**Task instructions**
Set down the material once more, exactly as it appears.

**Recorded data**
- - - - - - -
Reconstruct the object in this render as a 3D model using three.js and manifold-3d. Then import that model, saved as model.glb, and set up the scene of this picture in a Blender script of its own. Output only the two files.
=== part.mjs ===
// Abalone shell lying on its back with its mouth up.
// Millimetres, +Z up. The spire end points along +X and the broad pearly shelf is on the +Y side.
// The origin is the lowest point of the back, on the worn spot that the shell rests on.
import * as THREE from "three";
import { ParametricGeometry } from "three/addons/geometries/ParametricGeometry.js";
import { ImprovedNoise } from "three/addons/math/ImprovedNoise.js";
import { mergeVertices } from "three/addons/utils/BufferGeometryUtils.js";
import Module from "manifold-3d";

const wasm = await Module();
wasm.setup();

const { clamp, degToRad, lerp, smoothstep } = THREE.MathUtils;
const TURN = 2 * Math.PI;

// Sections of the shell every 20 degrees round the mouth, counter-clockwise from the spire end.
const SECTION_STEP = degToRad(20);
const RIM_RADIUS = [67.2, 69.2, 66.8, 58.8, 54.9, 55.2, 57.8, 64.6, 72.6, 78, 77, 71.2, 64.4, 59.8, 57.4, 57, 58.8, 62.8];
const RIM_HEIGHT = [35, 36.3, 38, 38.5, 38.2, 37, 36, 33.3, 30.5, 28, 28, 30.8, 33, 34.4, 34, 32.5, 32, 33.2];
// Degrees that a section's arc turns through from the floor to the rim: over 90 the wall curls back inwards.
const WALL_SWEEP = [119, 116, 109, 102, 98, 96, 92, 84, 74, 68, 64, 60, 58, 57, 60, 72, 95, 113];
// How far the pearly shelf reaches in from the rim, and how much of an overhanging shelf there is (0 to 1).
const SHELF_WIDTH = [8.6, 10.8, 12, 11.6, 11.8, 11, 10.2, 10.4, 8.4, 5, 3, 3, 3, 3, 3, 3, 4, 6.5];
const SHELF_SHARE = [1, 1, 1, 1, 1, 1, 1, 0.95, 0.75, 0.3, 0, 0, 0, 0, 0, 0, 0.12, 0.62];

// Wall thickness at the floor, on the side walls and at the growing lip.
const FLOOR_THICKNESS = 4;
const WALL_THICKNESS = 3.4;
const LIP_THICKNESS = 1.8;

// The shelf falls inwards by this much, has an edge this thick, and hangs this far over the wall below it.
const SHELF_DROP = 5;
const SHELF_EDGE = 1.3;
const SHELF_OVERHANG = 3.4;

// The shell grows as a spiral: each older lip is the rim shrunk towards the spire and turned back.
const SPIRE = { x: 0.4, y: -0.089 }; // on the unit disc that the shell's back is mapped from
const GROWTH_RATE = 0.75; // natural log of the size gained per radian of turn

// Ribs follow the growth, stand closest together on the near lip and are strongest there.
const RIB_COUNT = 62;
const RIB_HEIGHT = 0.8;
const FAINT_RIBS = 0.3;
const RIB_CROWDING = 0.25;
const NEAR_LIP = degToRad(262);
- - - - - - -
**Written solution**
Reconstruct the object in this render as a 3D model using three.js and manifold-3d. Then import that model, saved as model.glb, and set up the scene of this picture in a Blender script of its own. Output only the two files.
=== part.mjs ===
// Abalone shell lying on its back with its mouth up.
// Millimetres, +Z up. The spire end points along +X and the broad pearly shelf is on the +Y side.
// The origin is the lowest point of the back, on the worn spot that the shell rests on.
import * as THREE from "three";
import { ParametricGeometry } from "three/addons/geometries/ParametricGeometry.js";
import { ImprovedNoise } from "three/addons/math/ImprovedNoise.js";
import { mergeVertices } from "three/addons/utils/BufferGeometryUtils.js";
import Module from "manifold-3d";

const wasm = await Module();
wasm.setup();

const { clamp, degToRad, lerp, smoothstep } = THREE.MathUtils;
const TURN = 2 * Math.PI;

// Sections of the shell every 20 degrees round the mouth, counter-clockwise from the spire end.
const SECTION_STEP = degToRad(20);
const RIM_RADIUS = [67.2, 69.2, 66.8, 58.8, 54.9, 55.2, 57.8, 64.6, 72.6, 78, 77, 71.2, 64.4, 59.8, 57.4, 57, 58.8, 62.8];
const RIM_HEIGHT = [35, 36.3, 38, 38.5, 38.2, 37, 36, 33.3, 30.5, 28, 28, 30.8, 33, 34.4, 34, 32.5, 32, 33.2];
// Degrees that a section's arc turns through from the floor to the rim: over 90 the wall curls back inwards.
const WALL_SWEEP = [119, 116, 109, 102, 98, 96, 92, 84, 74, 68, 64, 60, 58, 57, 60, 72, 95, 113];
// How far the pearly shelf reaches in from the rim, and how much of an overhanging shelf there is (0 to 1).
const SHELF_WIDTH = [8.6, 10.8, 12, 11.6, 11.8, 11, 10.2, 10.4, 8.4, 5, 3, 3, 3, 3, 3, 3, 4, 6.5];
const SHELF_SHARE = [1, 1, 1, 1, 1, 1, 1, 0.95, 0.75, 0.3, 0, 0, 0, 0, 0, 0, 0.12, 0.62];

// Wall thickness at the floor, on the side walls and at the growing lip.
const FLOOR_THICKNESS = 4;
const WALL_THICKNESS = 3.4;
const LIP_THICKNESS = 1.8;

// The shelf falls inwards by this much, has an edge this thick, and hangs this far over the wall below it.
const SHELF_DROP = 5;
const SHELF_EDGE = 1.3;
const SHELF_OVERHANG = 3.4;

// The shell grows as a spiral: each older lip is the rim shrunk towards the spire and turned back.
const SPIRE = { x: 0.4, y: -0.089 }; // on the unit disc that the shell's back is mapped from
const GROWTH_RATE = 0.75; // natural log of the size gained per radian of turn

// Ribs follow the growth, stand closest together on the near lip and are strongest there.
const RIB_COUNT = 62;
const RIB_HEIGHT = 0.8;
const FAINT_RIBS = 0.3;
const RIB_CROWDING = 0.25;
const NEAR_LIP = degToRad(262);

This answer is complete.